The Scranton nanobrewery’s latest beer is an English-style Old Ale…

For most breweries, a new beer arrives with a hop bill, a catchy name, and a brief stay on the tap list.
Ronan’s Reserve arrives carrying a year of patience and a family story.
The newest release from Cooper’s Family Brewing in Scranton is a 9.2% Old Ale inspired by a tradition that sounds almost too romantic to be true. Centuries ago, English families would brew strong ales upon the birth of a child, tucking them away in wood and allowing time to work its quiet magic. When the child reached adulthood, the beer would be ready for celebration.
When brewer Jesse Cooper first read about the practice eight years ago, the idea lingered. Now, with the arrival of the newest Cooper family member, Ronan, it has become reality.
The result is Ronan’s Reserve, a beer that stands apart from almost everything else being brewed in Northeastern Pennsylvania.

This is not a hazy IPA bursting with tropical fruit. It is not a pastry stout built for social media. Instead, it is an Old Ale, one of beer’s most contemplative styles. The beer spent more than a year aging in an oak foeder before being blended with fresh ale and released to the public. Along the way, wild Brettanomyces yeast found in English oak contributed layers of complexity that simply cannot be rushed.
According to the brewery, drinkers can expect notes of dark fruit, leather, caramelized sugar, rustic funk, and subtle tartness. Those descriptors read like chapters in a novel rather than ingredients on a brewing sheet. They suggest a beer that changes as it warms, revealing different facets with every sip.
That sense of evolution feels appropriate.
The label artwork traces a journey from infancy to adulthood. The beer itself follows a similar path, beginning as fresh wort before spending months slowly transforming in oak. Time becomes an ingredient. So does patience.
For Cooper’s Family Brewing, Ronan’s Reserve represents something larger than a single release.
Since launching inside Cooper’s Seafood House, the brewery has steadily built a reputation for embracing styles many small breweries rarely attempt. English milds, Belgian dubbels, tripels, Irish reds, traditional lagers, and stouts all share space on the brewery’s tap list. While much of the modern beer world races toward the next trend, Cooper’s has often seemed more interested in brewing what genuinely interests its brewers.
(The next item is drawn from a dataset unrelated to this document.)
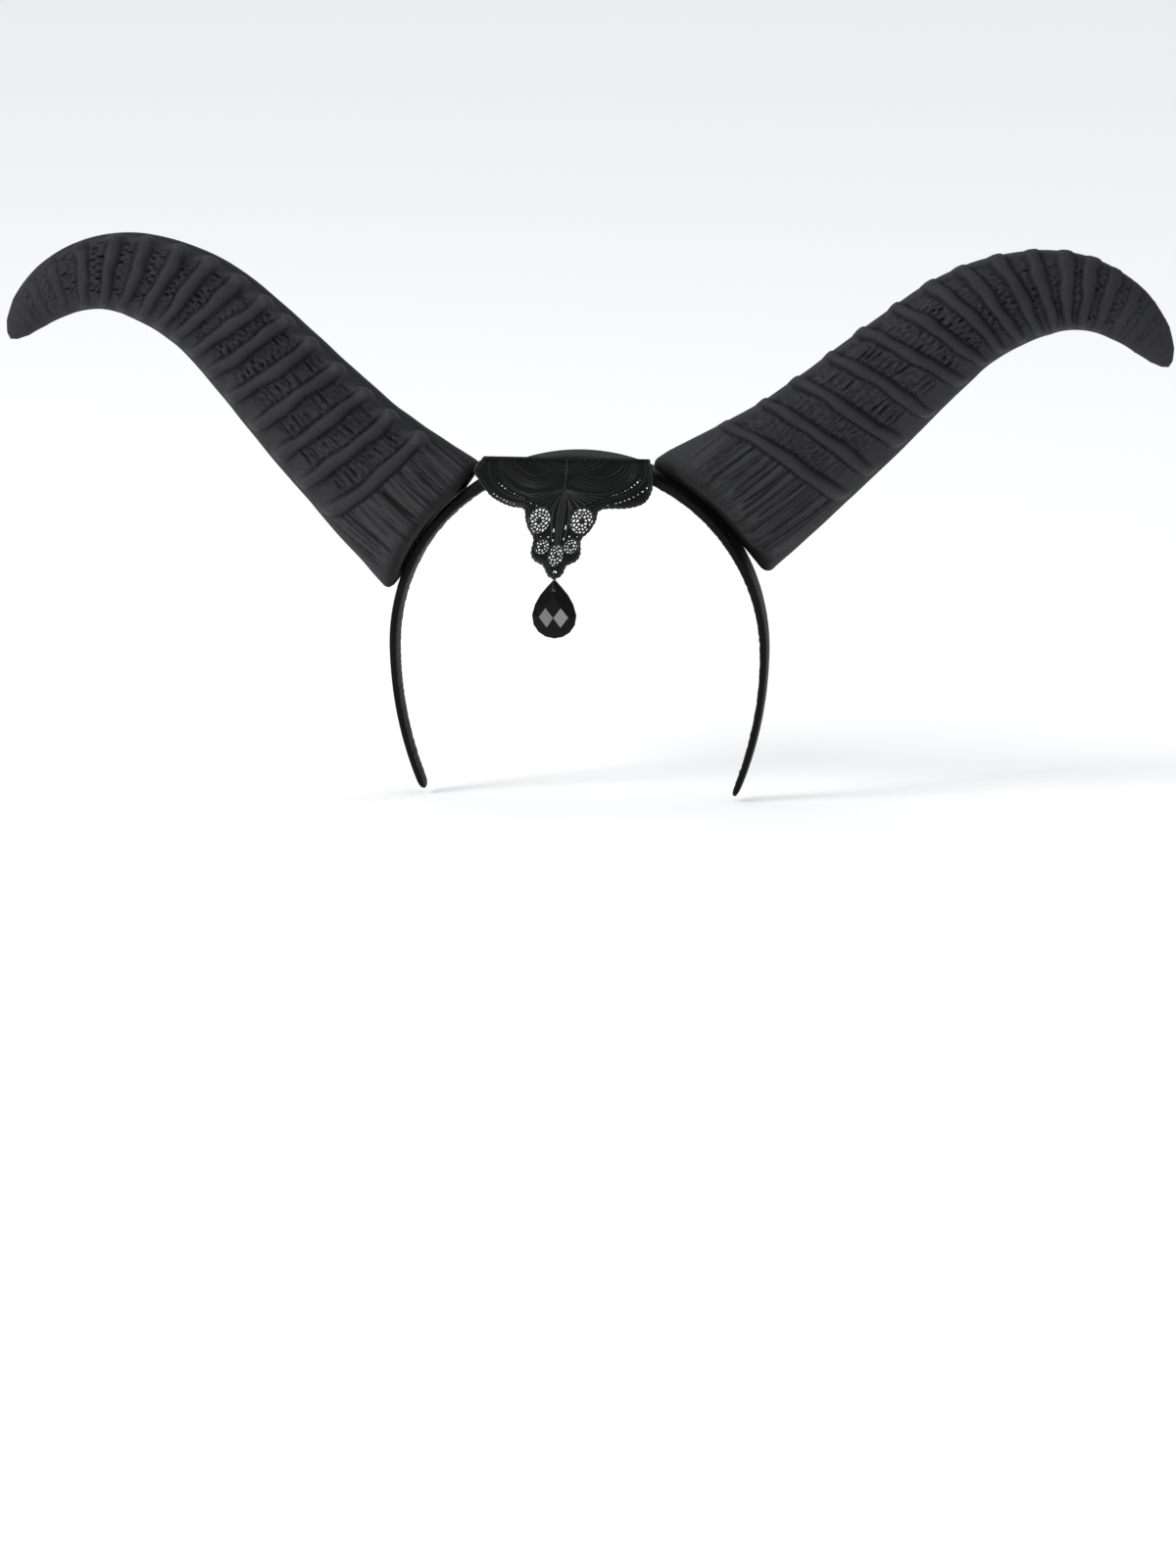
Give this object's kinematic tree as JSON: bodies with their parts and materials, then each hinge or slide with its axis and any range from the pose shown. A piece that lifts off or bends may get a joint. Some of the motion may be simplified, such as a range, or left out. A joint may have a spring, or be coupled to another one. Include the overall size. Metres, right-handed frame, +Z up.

Family-owned since 1948, Cooper’s Seafood House has long occupied a singular place in Scranton’s dining culture. The addition of an in-house brewery expanded that legacy, giving one of the city’s most recognizable hospitality businesses an opportunity to contribute to the region’s evolving craft beer scene.
Ronan’s Reserve may be the clearest expression yet of what makes Cooper’s Family Brewing unique.
It is a beer built around memory. Around family. Around the belief that some things are worth waiting for.
In an industry often driven by speed and novelty, there is something quietly remarkable about a brewery willing to spend more than a year nurturing a beer before pouring the first glass.
A beer can tell many stories. This one begins with the birth of a child, spends a year resting in oak, and arrives carrying the unmistakable character of time, tradition, and Scranton itself.